There remains another extraordinary and disagreeable feature of the case to be adverted to.
It appears that, before the filing of the bill herein, it was exhibited to appellee, and he read it, on the 1st day of July, 1875. On the 3d and 5th days of July, 1875, by appellee’s orders, his clerks took all the books and papers of the firm of Parmelee & Co.—making a bulk, in appellee’s language, of half a cord—to another part of the city, and burned them in a furnace. Before characterizing such an act according to one’s natural prompting, it may be proper to hear the excuse of appellee. He says that he was induced to do the act from a statement brought to him, as having been made by appellant, that he was going to file a bill against appellee, for the purpose of exposing his business to the public; that he did not know that he should make anything by filing the bill, but that he wanted to expose appellee’s business to the public. A color of probability of this being the reason for the act, is lent by the fact. that, from the examination of the books, and the transcript made from them by Parker, there would not seem to have been any very great object in destroying the books for the mere purpose of the suppression of evidence.

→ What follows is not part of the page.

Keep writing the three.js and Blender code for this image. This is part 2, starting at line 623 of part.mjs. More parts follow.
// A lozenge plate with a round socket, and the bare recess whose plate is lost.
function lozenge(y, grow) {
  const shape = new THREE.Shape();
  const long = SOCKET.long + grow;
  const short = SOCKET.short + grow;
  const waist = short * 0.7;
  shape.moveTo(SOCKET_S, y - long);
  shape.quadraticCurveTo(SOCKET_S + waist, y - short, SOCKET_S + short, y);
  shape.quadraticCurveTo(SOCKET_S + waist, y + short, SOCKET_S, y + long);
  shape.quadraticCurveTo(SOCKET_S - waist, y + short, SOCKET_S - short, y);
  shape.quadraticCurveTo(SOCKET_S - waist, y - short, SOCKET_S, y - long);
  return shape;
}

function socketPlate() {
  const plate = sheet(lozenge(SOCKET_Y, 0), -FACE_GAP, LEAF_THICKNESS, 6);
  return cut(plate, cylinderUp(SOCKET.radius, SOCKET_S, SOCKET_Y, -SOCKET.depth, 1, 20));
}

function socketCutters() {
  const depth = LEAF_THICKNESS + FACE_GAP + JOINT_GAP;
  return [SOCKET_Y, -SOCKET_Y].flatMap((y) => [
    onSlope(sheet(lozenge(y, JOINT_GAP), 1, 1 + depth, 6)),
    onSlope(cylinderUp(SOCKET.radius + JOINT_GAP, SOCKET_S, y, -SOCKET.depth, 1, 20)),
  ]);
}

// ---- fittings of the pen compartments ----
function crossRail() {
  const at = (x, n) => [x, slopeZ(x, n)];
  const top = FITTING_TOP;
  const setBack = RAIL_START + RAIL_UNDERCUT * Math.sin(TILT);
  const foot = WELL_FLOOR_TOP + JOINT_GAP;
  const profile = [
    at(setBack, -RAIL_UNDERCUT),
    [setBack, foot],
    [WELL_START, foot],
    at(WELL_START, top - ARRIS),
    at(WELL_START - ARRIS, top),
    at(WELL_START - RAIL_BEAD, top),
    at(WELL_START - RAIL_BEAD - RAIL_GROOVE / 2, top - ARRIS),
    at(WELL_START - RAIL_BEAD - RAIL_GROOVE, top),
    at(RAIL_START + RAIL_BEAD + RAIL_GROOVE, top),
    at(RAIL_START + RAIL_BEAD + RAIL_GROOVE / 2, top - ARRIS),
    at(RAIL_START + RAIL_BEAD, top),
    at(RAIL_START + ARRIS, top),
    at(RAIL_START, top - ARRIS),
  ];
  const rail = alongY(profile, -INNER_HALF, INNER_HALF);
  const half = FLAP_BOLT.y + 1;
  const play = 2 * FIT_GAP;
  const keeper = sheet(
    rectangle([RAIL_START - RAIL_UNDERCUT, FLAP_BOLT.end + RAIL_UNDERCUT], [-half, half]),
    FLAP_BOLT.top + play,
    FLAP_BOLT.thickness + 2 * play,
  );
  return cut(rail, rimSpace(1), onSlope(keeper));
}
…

If the real reason and motive for destroying the books were to prevent exposure to the public of the business transactions of the firm, and not to destroy evidence in this suit, the act should be viewed differently, and the adverse presumption be not so strong as if the latter had been the purpose. Still, the act deserves severe reprehension, and affords just ground of presumption against the perpetrator. The maxim is, omnia prcesumuntur contra spoliatorem, and appellant’s counsel press this into their service as a very strong auxiliary, almost to the extent of insisting upon a literal application of the maxim in the full breadth of its terms, so as to presume a case ag.ainst the appellee.
In Best on Evidence, vol. 2, p. 704, § 414, the author says: “ However. salutary, and in general equitable, the maxim, omnia prcesumuntur contra spoliatorem, must be acknowledged to be, it has been made the subject of very fair and legitimate doubt whether it has not occasionally been carried too far,” citing authorities to such effect.

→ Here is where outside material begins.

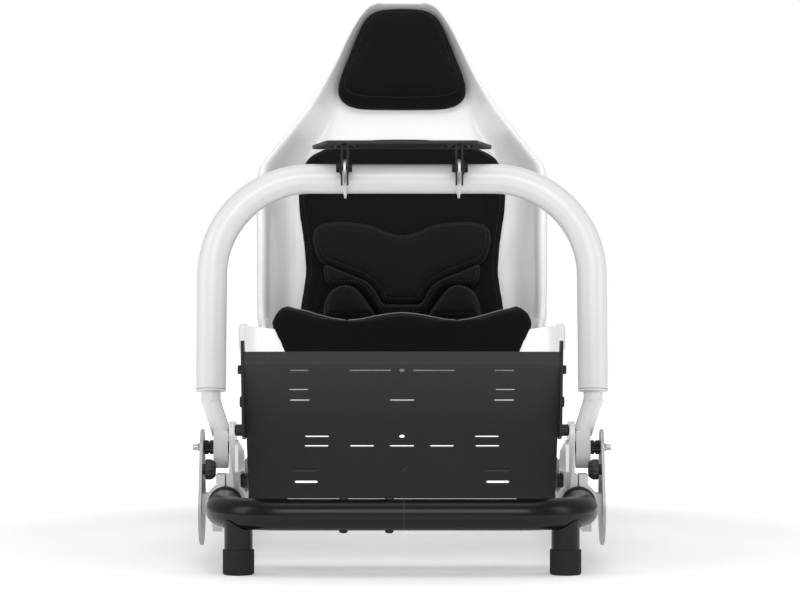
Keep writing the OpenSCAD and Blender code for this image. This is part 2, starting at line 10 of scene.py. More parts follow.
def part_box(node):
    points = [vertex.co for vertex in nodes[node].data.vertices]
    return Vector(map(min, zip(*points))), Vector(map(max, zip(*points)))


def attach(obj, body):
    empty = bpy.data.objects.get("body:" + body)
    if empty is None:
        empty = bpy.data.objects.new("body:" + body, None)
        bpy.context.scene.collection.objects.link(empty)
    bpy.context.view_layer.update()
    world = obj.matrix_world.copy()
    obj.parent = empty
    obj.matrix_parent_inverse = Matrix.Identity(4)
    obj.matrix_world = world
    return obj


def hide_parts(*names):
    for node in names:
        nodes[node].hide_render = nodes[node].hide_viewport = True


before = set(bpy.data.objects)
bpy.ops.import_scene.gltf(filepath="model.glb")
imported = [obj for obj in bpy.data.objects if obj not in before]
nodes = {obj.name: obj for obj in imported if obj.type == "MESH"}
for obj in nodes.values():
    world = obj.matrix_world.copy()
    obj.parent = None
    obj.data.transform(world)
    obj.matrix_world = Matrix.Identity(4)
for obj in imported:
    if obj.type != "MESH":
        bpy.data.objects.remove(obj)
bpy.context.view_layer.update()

# Looks of the sim racing cockpit: a reclined bucket seat on a black tube base, with a sliding
# carriage that carries the pedal plate and the white wheel hoop. Lengths are in metres.

MM = 0.001

# Sizes shared with the solids

BASE_HALF = 0.720
RAIL_X = 0.291
RAIL_Z = 0.097
TUBE_R = 0.025
BASE_BEND_R = 0.110
PIVOT = (0.312, 0.187)
HOOP_X = 0.320
HOOP_R = 0.025
HOOP_LEAN = math.radians(8)
HOOP_LEG_BOTTOM = 0.097
WHEEL_PIVOT = (0.32732, 0.65457)
PEDAL_PIVOT = (0.104, 0.226)
RECLINE = math.radians(64.3)
BACK_FOOT = (1.030, 0.365)
SEAT_HALF = 0.288
SHELL_T = 0.034
X_OUT = Vector((1, 0, 0))
Z_UP = Vector((0, 0, 1))
DOWN = Vector((0, 0, -1))

# One seat section: depth, height, slope, half width, half width of the flat, wing height
SEAT_SECTIONS = [
    [562, 350, -12, 0.985, 0.79, 38], [580, 347, -12, 1.000, 0.79, 44],
    [640, 333, -16, 1.000, 0.79, 48], [730, 302, -20, 0.986, 0.77, 55],
    [810, 273, -14, 0.958, 0.74, 80], [880, 262, 6, 0.931, 0.72, 105],
    [940, 278, 28, 0.927, 0.71, 118], [990, 315, 48, 0.931, 0.71, 118],
    [1030, 365, 64.3, 0.951, 0.715, 115], [1095, 500, 64.3, 0.964, 0.72, 112],
    [1155.8, 626.3, 64.3, 0.976, 0.73, 107], [1175.7, 667.8, 64.3, 0.908, 0.70, 98],
    [1205.2, 729, 64.3, 0.774, 0.575, 79], [1230.4, 781.3, 64.3, 0.663, 0.465, 63],
    [1270.3, 864.2, 64.3, 0.495, 0.405, 51], [1311, 948.9, 64.3, 0.358, 0.305, 46],
    [1333.6, 995.8, 64.3, 0.262, 0.205, 40], [1341.0, 1011.2, 64.3, 0.190, 0.140, 34]]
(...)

The destruction of evidence, and the refusal to produce it, when in the party’s power, are treated in the books in the same connection, and as attended with somewhat similar results in the cause. In the case of Law v. Woodruff, Admr. 48 Ill. 399, the defendant below, having refused to produce certain letters, or to give any explanation of his refusal, the court below had given an instruction to the jury, authorizing them “ to put the strongest construction upon the defendant’s letters which they will reasonably bear against him, * * * for the law presumes that they contain evidence against him, or he would not withhold them from the jury.” This court said: “ This instruction fails to state the law correctly, and, under'the unsatisfactory evidence in the case, was calculated to mislead the jury, to the prejudice of the defendant. As a matter of law, no such inference can be drawn.”
In Wharton on Evidence, vol. 2, § 1268, the author, after citing several authorities upon this subject, says: “ It follows, therefore, that the presumption, arising from mere non-production, can not be used to relieve the opposite party from the burden of proving his case.” And see Ghaffee v. United States, 18 Wall. 516; Joannes v. Bennett, 5 Allen, 169.
This culpable act of the destruction of the books justly prejudices the case of the appellee, and we have the inclination to give to it the full legitimate effect against him that may be warranted. But we do not see how, under the proofs in the case, it can be made avail of here, to the advantage of appellant, unless there be allowed to it the effect of supplying proof. This, we do not think, can rightly be done. Proof must be made of the allegations of the bill. The destruction of the books does not make such proof. The presumption of law does not go to that extent.
In the weighing of conflicting testimony, there might be scope for the operation of this presumption against the appellee; or, in the denial to him of any benefit of secondary evidence. But we do not see wherein the case of appellant can be helped in either of these ways. The only conflict of evidence there is, is produced by his testimony; and, where it conflicts with that of appellee, the latter is corroborated to such an extent by other testimony, and by circumstances, as to overbear the testimony of appellant; and of secondary evidence of the books, appellee has no need.
So, too, if there were a contrariety of evidence in respect of anything testified to as appearing upon the books, this presumption of law might strengthen and add weight to any testimony in such regard, favoring the case of appellant. See Livingston v. Newkirk, 3 Johns. Ch. 315. But we discover nothing of this kind. In respect of none of the particulars wherein the. bill seeks to impeach the settlement, do we find anything in support of the charges testified to as being shown by, or appearing upon, the books.
There is but conjecture, that the books, if produced, might furnish evidence in support of the allegations of the bill.
The settlement here, and the agreement in writing, under the hands and seals of the parties, appear to have been fairly and deliberately made. Such transactions should not be lightly set aside. We think no sufficient ground has been shown for setting them aside in this case. The allegations of the bill we do not find to be sustained by the proofs, and the decree dismissing the bill must be affirmed.
Decree affirmed.
Scholfield, C. J., Breese and Scott, J.J.: We do not concur in this decision.